[Instruction] Take all the material and copy it exactly.

[Data]

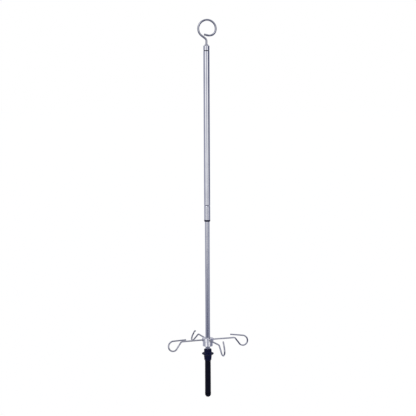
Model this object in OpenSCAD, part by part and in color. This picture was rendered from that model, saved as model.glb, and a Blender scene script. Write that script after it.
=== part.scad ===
// Ceiling-hung telescopic IV hanger.
// Frame: the origin is the highest point inside the eye, where a trolley hook
// carries the hanger. +Z is up along the tubes, and the eye lies in the XZ plane.
// Levels in the lower, sliding part are measured from the hook arms' centreline.

/* [Hanging eye] */
// Diameter of the eye's wire
eye_wire_d = 6; // [5:0.5:6.5]
// Bend radius of the eye, on the wire's centreline
eye_r = 25; // [20:0.5:30]
// Side lean of the wire between shank and eye, in degrees
eye_lean = 52.5; // [48:0.5:56]
// Straight wire between the two bends
eye_run = 12; // [10:0.5:14]
// Straight wire that shows above the cap
eye_neck = 8.2; // [4:0.2:20]

/* [Top cap] */
// Height of the cap's cone
cap_cone_h = 5.7; // [4:0.1:12]
// Height of the cap's straight part
cap_straight_h = 12.6; // [8:0.2:20]

/* [Outer tube] */
// Outside diameter of the outer tube
outer_d = 18; // [18:0.25:19]
// Wall of the outer tube
outer_wall = 1; // [0.9:0.05:1.1]
// Length of the outer tube
outer_len = 445.8; // [440:0.2:700]
// Height of the end ferrule that shows
ferrule_h = 41; // [30:1:60]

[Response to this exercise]
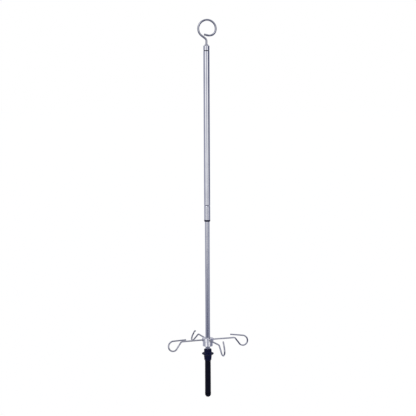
Model this object in OpenSCAD, part by part and in color. This picture was rendered from that model, saved as model.glb, and a Blender scene script. Write that script after it.
=== part.scad ===
// Ceiling-hung telescopic IV hanger.
// Frame: the origin is the highest point inside the eye, where a trolley hook
// carries the hanger. +Z is up along the tubes, and the eye lies in the XZ plane.
// Levels in the lower, sliding part are measured from the hook arms' centreline.

/* [Hanging eye] */
// Diameter of the eye's wire
eye_wire_d = 6; // [5:0.5:6.5]
// Bend radius of the eye, on the wire's centreline
eye_r = 25; // [20:0.5:30]
// Side lean of the wire between shank and eye, in degrees
eye_lean = 52.5; // [48:0.5:56]
// Straight wire between the two bends
eye_run = 12; // [10:0.5:14]
// Straight wire that shows above the cap
eye_neck = 8.2; // [4:0.2:20]

/* [Top cap] */
// Height of the cap's cone
cap_cone_h = 5.7; // [4:0.1:12]
// Height of the cap's straight part
cap_straight_h = 12.6; // [8:0.2:20]

/* [Outer tube] */
// Outside diameter of the outer tube
outer_d = 18; // [18:0.25:19]
// Wall of the outer tube
outer_wall = 1; // [0.9:0.05:1.1]
// Length of the outer tube
outer_len = 445.8; // [440:0.2:700]
// Height of the end ferrule that shows
ferrule_h = 41; // [30:1:60]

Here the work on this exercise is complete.